Challenge - Within the records below, reproduce without change the lines from the line that has "the two files." through the line that has "bore, and two", and only those.

Stored records -
--- begin ---

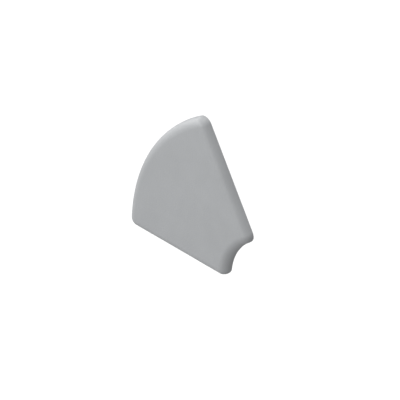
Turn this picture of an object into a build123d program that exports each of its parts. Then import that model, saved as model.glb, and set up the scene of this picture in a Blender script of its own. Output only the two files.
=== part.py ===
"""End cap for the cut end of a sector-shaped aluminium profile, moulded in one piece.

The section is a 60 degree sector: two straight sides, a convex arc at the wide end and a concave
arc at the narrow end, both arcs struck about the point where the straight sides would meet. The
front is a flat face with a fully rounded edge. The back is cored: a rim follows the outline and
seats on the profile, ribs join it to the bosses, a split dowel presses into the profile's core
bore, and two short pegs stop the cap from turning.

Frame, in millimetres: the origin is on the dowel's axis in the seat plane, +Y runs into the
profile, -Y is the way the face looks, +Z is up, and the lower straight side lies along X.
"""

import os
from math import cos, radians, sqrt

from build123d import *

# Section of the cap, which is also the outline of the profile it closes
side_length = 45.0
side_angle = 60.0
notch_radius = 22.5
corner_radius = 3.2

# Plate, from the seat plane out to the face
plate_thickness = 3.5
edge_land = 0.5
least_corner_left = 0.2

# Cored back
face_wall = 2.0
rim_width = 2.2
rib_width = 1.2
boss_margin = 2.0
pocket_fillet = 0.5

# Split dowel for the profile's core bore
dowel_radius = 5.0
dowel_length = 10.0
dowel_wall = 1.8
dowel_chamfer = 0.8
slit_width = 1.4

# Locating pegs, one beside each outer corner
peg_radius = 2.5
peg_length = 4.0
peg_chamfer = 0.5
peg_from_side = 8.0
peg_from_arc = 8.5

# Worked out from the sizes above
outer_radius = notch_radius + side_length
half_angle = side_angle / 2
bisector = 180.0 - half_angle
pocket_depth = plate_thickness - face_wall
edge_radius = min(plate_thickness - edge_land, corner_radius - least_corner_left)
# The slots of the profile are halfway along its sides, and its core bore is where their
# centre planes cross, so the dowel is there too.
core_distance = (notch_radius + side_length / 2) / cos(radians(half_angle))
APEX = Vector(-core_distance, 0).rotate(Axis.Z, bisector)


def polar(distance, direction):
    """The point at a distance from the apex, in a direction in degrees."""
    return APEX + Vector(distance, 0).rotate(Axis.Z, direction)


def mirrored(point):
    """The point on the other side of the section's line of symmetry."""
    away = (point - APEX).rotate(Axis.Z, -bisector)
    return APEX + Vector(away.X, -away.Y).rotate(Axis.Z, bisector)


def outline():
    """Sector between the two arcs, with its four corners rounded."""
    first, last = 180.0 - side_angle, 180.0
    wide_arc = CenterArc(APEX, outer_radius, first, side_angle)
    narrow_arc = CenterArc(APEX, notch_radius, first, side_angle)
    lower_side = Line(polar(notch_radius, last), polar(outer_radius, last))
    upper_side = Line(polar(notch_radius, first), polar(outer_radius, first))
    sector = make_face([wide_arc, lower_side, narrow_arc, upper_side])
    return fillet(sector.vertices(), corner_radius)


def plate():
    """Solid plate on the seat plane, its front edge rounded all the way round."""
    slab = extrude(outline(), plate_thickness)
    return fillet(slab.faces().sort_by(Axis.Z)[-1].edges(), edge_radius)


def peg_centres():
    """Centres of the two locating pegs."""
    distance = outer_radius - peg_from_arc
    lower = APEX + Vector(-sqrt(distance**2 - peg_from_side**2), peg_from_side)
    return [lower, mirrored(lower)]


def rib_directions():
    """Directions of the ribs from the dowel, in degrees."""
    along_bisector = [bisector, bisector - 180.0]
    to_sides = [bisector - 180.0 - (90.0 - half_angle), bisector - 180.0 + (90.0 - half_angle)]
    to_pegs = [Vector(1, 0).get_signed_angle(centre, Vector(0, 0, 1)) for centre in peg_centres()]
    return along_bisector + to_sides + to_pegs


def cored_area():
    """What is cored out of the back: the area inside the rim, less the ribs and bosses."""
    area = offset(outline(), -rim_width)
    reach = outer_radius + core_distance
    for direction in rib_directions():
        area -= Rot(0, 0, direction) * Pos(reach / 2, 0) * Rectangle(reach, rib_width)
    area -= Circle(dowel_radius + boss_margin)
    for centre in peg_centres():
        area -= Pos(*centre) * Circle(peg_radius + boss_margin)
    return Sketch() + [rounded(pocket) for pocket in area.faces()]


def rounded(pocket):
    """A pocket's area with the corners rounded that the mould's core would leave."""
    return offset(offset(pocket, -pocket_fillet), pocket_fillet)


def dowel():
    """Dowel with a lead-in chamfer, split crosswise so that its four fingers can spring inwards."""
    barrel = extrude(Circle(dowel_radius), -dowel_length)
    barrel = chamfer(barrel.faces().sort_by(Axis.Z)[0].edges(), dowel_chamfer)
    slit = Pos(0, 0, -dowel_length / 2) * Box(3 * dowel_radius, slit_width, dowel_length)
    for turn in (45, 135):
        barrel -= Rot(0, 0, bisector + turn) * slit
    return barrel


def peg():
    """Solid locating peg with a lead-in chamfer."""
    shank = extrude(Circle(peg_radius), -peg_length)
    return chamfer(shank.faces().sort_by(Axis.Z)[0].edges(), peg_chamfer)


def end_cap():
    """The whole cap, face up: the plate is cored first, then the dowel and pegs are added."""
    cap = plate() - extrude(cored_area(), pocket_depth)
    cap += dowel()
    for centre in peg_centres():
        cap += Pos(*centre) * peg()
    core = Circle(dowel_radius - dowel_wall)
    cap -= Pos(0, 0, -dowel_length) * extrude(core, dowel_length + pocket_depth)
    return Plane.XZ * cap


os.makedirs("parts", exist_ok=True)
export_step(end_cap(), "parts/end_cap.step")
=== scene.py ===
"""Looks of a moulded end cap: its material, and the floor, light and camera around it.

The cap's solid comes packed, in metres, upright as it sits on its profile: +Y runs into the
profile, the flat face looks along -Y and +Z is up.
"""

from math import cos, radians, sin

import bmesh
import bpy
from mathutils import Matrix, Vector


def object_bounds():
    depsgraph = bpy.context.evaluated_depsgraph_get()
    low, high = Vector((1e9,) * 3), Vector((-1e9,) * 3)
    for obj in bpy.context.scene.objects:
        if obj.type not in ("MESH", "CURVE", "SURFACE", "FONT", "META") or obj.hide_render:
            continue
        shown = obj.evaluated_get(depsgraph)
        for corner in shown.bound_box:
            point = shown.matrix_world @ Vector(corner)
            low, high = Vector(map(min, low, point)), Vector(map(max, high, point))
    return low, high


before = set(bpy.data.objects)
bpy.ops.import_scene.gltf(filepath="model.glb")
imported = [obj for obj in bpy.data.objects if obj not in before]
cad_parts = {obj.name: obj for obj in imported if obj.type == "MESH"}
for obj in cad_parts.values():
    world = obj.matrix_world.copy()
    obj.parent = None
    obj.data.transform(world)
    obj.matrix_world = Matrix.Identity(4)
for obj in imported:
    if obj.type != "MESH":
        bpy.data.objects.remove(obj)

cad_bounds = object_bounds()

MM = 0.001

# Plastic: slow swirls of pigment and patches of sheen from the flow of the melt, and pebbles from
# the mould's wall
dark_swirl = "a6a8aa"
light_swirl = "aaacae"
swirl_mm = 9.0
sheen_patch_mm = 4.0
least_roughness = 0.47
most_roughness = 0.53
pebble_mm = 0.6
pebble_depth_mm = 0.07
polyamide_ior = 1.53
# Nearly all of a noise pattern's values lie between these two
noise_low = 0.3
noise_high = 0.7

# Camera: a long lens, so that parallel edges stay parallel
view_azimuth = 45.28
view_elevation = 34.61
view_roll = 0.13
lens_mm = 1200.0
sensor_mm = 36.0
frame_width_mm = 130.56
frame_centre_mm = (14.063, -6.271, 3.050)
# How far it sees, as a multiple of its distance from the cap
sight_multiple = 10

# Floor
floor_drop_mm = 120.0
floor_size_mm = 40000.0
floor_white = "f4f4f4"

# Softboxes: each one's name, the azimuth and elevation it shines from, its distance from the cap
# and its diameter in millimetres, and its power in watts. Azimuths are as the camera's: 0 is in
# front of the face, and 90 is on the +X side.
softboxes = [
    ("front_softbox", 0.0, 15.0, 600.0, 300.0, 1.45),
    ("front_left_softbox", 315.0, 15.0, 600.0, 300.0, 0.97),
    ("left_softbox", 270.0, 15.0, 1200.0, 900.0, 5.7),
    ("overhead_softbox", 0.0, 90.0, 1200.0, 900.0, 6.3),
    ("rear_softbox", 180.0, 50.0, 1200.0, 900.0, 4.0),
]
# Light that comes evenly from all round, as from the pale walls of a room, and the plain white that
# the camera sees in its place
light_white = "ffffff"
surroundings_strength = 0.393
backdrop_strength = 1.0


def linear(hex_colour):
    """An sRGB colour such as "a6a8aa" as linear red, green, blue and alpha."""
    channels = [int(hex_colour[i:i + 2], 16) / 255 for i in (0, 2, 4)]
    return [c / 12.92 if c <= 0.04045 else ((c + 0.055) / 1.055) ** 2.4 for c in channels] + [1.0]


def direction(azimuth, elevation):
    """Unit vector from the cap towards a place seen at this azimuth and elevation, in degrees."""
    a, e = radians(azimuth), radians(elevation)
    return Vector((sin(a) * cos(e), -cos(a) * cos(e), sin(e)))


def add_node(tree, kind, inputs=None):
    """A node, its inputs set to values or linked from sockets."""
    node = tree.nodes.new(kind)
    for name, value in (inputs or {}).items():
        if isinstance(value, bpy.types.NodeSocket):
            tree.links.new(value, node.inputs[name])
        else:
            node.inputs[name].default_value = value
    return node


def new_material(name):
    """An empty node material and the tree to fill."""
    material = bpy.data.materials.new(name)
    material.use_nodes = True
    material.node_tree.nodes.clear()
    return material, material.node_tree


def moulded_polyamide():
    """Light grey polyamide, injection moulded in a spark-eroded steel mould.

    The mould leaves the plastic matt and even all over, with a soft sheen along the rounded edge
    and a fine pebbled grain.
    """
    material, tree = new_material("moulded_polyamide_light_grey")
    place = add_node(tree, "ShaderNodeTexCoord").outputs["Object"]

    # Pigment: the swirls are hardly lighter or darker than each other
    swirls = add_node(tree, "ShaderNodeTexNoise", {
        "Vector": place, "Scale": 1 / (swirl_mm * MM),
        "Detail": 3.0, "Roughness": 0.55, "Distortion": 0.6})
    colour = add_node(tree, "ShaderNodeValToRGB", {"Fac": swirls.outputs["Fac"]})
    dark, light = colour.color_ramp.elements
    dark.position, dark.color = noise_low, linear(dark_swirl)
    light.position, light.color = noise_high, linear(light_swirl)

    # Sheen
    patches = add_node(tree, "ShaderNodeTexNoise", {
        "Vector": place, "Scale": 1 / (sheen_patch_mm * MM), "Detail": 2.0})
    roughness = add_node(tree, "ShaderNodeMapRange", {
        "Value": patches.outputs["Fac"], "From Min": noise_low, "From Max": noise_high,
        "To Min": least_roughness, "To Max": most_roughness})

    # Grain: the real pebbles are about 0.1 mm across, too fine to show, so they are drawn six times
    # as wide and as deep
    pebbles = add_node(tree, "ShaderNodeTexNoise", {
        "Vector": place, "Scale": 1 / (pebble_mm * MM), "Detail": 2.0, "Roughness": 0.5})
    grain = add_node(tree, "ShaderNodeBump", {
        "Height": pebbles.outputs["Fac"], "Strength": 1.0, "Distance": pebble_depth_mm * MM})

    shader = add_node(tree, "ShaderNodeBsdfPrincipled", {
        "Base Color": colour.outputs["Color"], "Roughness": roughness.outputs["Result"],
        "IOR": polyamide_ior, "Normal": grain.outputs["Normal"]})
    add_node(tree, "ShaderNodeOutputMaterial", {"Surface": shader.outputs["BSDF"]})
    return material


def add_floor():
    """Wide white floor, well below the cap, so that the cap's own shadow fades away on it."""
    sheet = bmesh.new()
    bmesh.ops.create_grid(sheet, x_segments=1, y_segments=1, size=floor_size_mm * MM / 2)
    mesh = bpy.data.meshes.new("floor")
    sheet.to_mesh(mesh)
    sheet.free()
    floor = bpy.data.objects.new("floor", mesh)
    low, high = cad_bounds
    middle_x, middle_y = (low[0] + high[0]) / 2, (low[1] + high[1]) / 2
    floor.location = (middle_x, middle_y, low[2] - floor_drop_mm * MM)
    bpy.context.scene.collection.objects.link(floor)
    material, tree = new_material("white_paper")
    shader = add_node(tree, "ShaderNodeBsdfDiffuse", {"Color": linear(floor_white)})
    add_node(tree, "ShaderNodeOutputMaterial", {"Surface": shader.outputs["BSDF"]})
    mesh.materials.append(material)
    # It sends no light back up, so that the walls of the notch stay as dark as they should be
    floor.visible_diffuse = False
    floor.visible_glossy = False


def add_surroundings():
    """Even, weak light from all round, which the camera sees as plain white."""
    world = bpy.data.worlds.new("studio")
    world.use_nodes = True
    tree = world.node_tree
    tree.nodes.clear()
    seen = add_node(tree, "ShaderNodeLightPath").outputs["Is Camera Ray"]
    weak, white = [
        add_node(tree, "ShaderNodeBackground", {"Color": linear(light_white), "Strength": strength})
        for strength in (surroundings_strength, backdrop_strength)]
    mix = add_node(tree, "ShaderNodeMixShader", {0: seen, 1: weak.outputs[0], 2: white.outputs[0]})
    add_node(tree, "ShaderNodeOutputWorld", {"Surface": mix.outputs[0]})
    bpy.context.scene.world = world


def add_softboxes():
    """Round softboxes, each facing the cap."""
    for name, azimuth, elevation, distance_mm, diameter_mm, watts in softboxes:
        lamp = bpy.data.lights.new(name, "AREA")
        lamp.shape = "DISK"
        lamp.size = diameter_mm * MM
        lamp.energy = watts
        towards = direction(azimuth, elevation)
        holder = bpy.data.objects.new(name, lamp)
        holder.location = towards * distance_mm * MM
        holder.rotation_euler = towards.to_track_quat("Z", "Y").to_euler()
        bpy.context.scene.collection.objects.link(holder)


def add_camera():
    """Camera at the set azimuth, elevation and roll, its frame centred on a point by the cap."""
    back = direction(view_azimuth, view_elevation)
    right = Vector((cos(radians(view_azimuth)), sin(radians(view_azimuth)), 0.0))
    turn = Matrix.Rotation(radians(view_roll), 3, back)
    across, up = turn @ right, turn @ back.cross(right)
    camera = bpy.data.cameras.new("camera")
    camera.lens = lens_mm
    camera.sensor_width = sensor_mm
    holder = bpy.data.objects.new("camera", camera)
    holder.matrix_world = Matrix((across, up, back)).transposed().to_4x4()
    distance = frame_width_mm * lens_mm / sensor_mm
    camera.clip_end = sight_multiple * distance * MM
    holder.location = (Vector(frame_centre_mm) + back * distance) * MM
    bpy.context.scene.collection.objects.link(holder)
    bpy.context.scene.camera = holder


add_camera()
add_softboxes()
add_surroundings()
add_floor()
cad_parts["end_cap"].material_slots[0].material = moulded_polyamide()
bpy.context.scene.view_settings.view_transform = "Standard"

--- end ---
--- begin ---

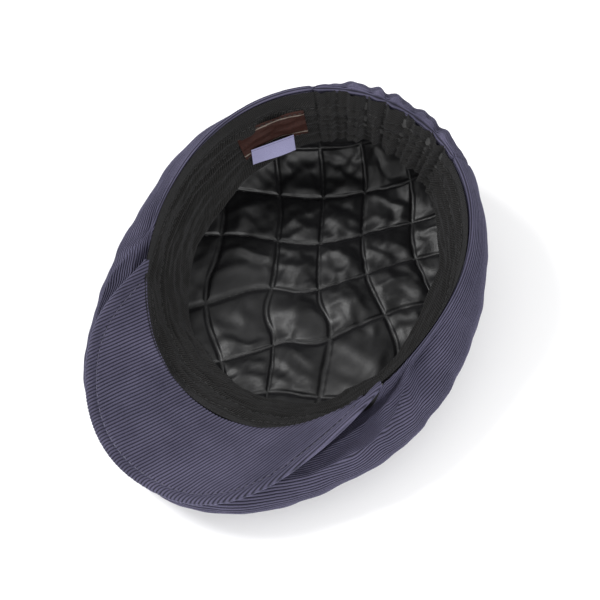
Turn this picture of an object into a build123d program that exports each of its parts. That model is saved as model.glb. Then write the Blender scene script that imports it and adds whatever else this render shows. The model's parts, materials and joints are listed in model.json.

--- end ---
--- begin ---

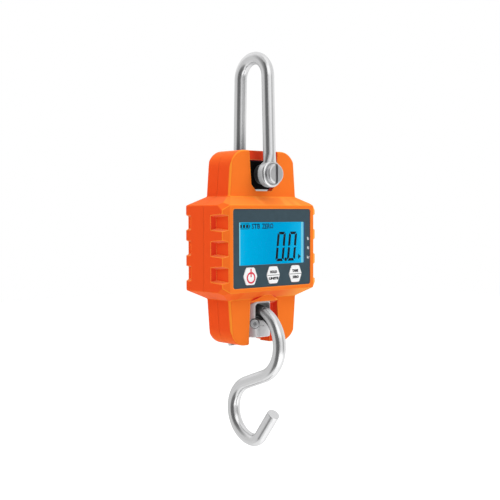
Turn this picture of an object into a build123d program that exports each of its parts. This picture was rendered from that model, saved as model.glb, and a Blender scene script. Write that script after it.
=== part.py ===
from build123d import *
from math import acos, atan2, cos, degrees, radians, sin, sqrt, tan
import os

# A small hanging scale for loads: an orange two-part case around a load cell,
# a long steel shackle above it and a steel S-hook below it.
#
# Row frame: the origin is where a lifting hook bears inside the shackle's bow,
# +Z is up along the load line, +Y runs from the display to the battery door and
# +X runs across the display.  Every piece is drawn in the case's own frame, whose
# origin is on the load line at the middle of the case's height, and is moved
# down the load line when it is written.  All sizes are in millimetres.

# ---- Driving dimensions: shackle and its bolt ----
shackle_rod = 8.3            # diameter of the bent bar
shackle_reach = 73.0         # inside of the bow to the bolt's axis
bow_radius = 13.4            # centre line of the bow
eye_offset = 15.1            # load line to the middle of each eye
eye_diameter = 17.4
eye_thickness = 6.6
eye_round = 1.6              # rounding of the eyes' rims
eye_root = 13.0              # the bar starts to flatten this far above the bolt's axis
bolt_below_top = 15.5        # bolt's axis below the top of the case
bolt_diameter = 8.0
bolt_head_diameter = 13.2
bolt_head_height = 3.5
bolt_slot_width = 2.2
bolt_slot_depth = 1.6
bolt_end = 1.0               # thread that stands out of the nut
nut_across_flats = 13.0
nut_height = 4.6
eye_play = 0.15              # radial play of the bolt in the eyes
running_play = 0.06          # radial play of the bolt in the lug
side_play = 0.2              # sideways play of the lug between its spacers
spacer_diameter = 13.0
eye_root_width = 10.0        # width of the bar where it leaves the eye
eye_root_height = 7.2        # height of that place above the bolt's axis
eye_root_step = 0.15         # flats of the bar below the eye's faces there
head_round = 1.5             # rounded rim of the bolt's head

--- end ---

Exercise result -
Turn this picture of an object into a build123d program that exports each of its parts. Then import that model, saved as model.glb, and set up the scene of this picture in a Blender script of its own. Output only the two files.
=== part.py ===
"""End cap for the cut end of a sector-shaped aluminium profile, moulded in one piece.

The section is a 60 degree sector: two straight sides, a convex arc at the wide end and a concave
arc at the narrow end, both arcs struck about the point where the straight sides would meet. The
front is a flat face with a fully rounded edge. The back is cored: a rim follows the outline and
seats on the profile, ribs join it to the bosses, a split dowel presses into the profile's core
bore, and two short pegs stop the cap from turning.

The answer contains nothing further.